The first big influence on my programming style was the structured programming movement of the early 1970s. Looking back, I see two big ideas that came out of that community-wide discussion. Both of them are techniques for organizing control flow. The idea, which became famous, was that most control flow could be expressed in terms of a few simple patterns: sequential execution, multiway decisions such as if-then else
and switch
statements, and repetitive execution such as while
loops and for
loops. This was sometimes oversimplified into the slogan No goto
statements!but the important thing was the patterns, and if you used the patterns consistently you found that you rarely needed to use an actual goto
statement. The second idea, less famous but no less important, was that sequential statements could be grouped into blocks that should be properly nested, and that a non-local transfer of control may jump to the end of a block or out of a block (think of break
and continue
) but should not jump into a block from outside.
When I first learned the ideas of structured programming, I did not have access to a structured programming language. But I found myself writing my Fortran code a little more carefully, organizing it according to the principles of structured programming. I even found myself writing low-level assembly language code as if I were a compiler translating from a structured programming language into machine instructions. I found that this discipline made my programs easier to write and to maintain. Yes, I was still writing goto
statements or branch instructions, but almost always according to one of the standard patterns, and that made it much easier to see what was going on.
In the bad old days when I wrote Fortran code, all the variables needed in a program were declared right up front, all together in one place, followed by the executable code. (The COBOL language rigidly formalized this specific organization; variables were declared in the data division of a program, which began with the actual words DATA DIVISION. This was then followed by the code, which always began with the actual words PROCEDURE DIVISION.) Every variable could be referred to from any point in the code. That made it hard to figure out, for any specific variable, exactly how it might be accessed and modified.

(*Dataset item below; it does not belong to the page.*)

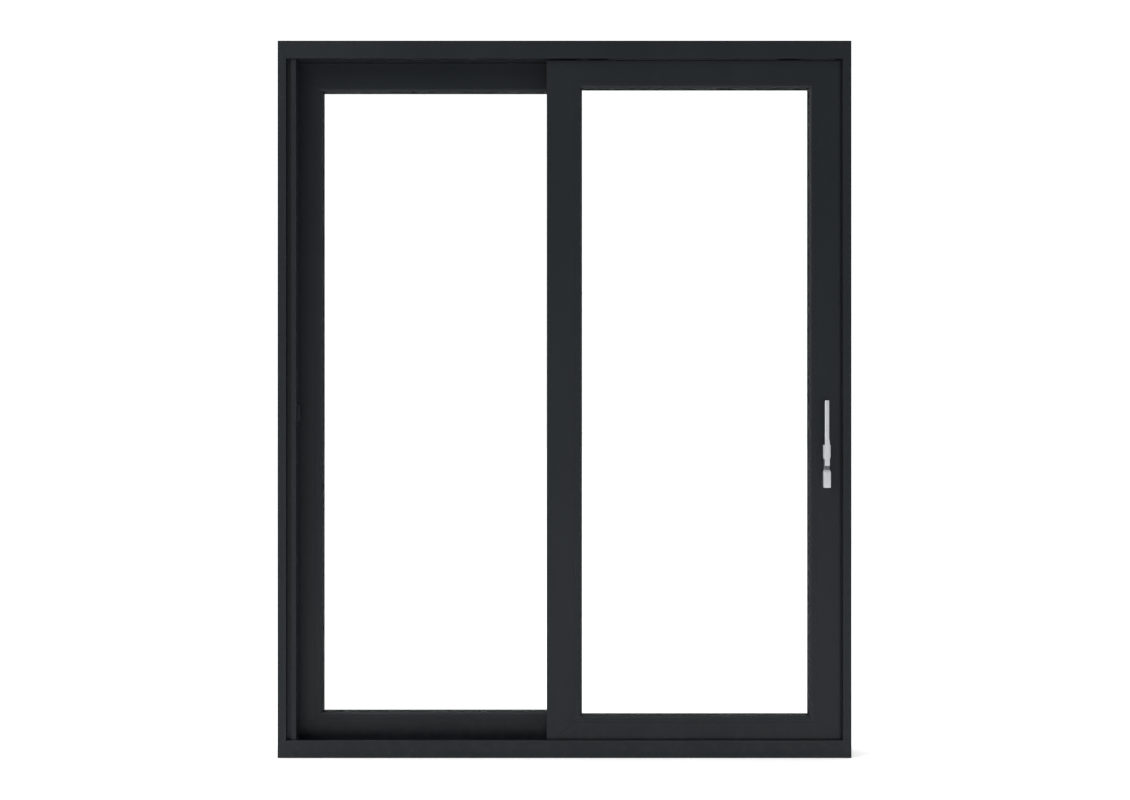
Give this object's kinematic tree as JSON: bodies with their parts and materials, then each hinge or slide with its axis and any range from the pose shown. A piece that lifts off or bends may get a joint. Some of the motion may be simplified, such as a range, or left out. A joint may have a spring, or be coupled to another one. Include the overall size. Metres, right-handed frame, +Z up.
{
  "type": "sliding patio door",
  "caption": "Sliding patio door: a fixed glazed panel, and a glazed sash that rolls in front of it, with a long lever handle and a hook lock.",
  "frame": {"origin": "the middle of the sill's underside, half way along its length and half way through the frame's 140 mm depth", "axes": "+Z up; +X to the right as seen from the room, from the fixed panel to the lock side; +Y outwards, so the lever handle is on the -Y side; at rest the sash is shut and the hook drawn back"},
  "size_m": [1.68, 0.162, 2.1],
  "materials": {
    "graphite_coat": "aluminium bar with a graphite powder coat, satin",
    "satin_silver": "satin silver, finely brushed",
    "bare_steel": "bare stainless steel",
    "black_rubber": "black weather-seal rubber",
    "black_nylon": "black nylon",
    "mill_aluminium": "mill aluminium",
    "clear_glass": "clear float glass"
  },
  "bodies": {
    "frame": {"frame_head": "graphite_coat", "frame_sill": "graphite_coat", "frame_jamb_left": "graphite_coat", "frame_jamb_right": "graphite_coat", "sill_rail": "bare_steel", "head_guide_channel": "black_nylon", "jamb_stop_profile": "graphite_coat", "stop_buffer": "black_rubber", "lock_keeper": "bare_steel", "keeper_screw_lower": "bare_steel", "keeper_screw_upper": "bare_steel", "fixed_stop_left": "graphite_coat", "fixed_stop_top": "graphite_coat", "jamb_seal": "black_rubber", "jamb_cover_strip": "graphite_coat", "fixed_top_rail": "graphite_coat", "fixed_bottom_rail": "graphite_coat", "fixed_jamb_stile": "graphite_coat", "fixed_meeting_stile": "graphite_coat", "fixed_bead_top": "graphite_coat", "fixed_bead_bottom": "graphite_coat", "fixed_bead_left": "graphite_coat", "fixed_bead_right": "graphite_coat", "fixed_glass_inner": "clear_glass", "fixed_glass_outer": "clear_glass", "fixed_glass_spacer": "mill_aluminium", "fixed_gasket_inner": "black_rubber", "fixed_gasket_outer": "black_rubber", "fixed_interlock": "mill_aluminium"},
    "sash": {"sash_top_rail": "graphite_coat", "sash_bottom_rail": "graphite_coat", "sash_meeting_stile": "graphite_coat", "sash_lock_stile": "graphite_coat", "sash_bead_top": "graphite_coat", "sash_bead_bottom": "graphite_coat", "sash_bead_left": "graphite_coat", "sash_bead_right": "graphite_coat", "sash_glass_inner": "clear_glass", "sash_glass_outer": "clear_glass", "sash_glass_spacer": "mill_aluminium", "sash_gasket_inner": "black_rubber", "sash_gasket_outer": "black_rubber", "sash_interlock": "mill_aluminium", "roller_housing_left": "bare_steel", "roller_housing_right": "bare_steel", "roller_axle_left": "bare_steel", "roller_axle_right": "bare_steel", "top_guide_left": "black_nylon", "top_guide_right": "black_nylon", "lock_case": "bare_steel", "lock_faceplate": "bare_steel", "hook_pin": "bare_steel", "exterior_pull": "satin_silver", "handle_base": "satin_silver"},
    "lever": {"handle_lever": "satin_silver", "lever_spindle": "bare_steel", "lock_follower": "bare_steel"},
    "hook": {"lock_hook": "bare_steel"},
    "wheel_left": {"roller_wheel_left": "black_nylon"},
    "wheel_right": {"roller_wheel_right": "black_nylon"}
  },
  "joints": [
    {"name": "sash_slide", "type": "slide", "parent": "frame", "child": "sash", "axis": [-1, 0, 0], "range_m": [0, 0.727]},
    {"name": "lever_turn", "type": "hinge", "parent": "sash", "child": "lever", "pos_m": [0.7684, -0.06, 0.89], "axis": [0, -1, 0], "range_deg": [0, 180]},
    {"name": "hook_swing", "type": "hinge", "parent": "sash", "child": "hook", "pos_m": [0.79, -0.038, 0.872], "axis": [0, 1, 0], "range_deg": [0, 90]},
    {"name": "wheel_left_roll", "type": "hinge", "parent": "sash", "child": "wheel_left", "pos_m": [0.1, -0.038, 0.0448], "axis": [0, -1, 0], "continuous": true},
    {"name": "wheel_right_roll", "type": "hinge", "parent": "sash", "child": "wheel_right", "pos_m": [0.66, -0.038, 0.0448], "axis": [0, -1, 0], "continuous": true}
  ],
  "couplings": [
    {"joint": "hook_swing", "follows": "lever_turn", "ratio": 0.5},
    {"joint": "wheel_left_roll", "follows": "sash_slide", "rad_per_m": 76.923},
    {"joint": "wheel_right_roll", "follows": "sash_slide", "rad_per_m": 76.923}
  ]
}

The second big influence that changed my programming style was object-oriented programming, which for me encompasses a combination and culmination of early ideas about objects, classes, information hiding, and abstract data types. Again, looking back I see two big ideas that came out of this grand synthesis, and both have to do with organizing access to data. The first idea is that variables should be encapsulated or contained in some way, to make it easier to see that only certain parts of the code can read or write them. This can be as simple as declaring local variables within a block rather than at the top of the program, or as elaborate as declaring variables within a class (or module) so that only methods of that class (or procedures within the module) can access them. Classes or modules can be used to guarantee that sets of variables obey certain consistency properties, because methods or procedures can be coded to ensure that if one variable is updated, then related variables are also appropriately updated. The second idea is inheritance, meaning that one can define a more complicated object by extending simpler ones, adding new variables and methods, and perhaps overriding existing methods. This second idea is made possible because of the first one.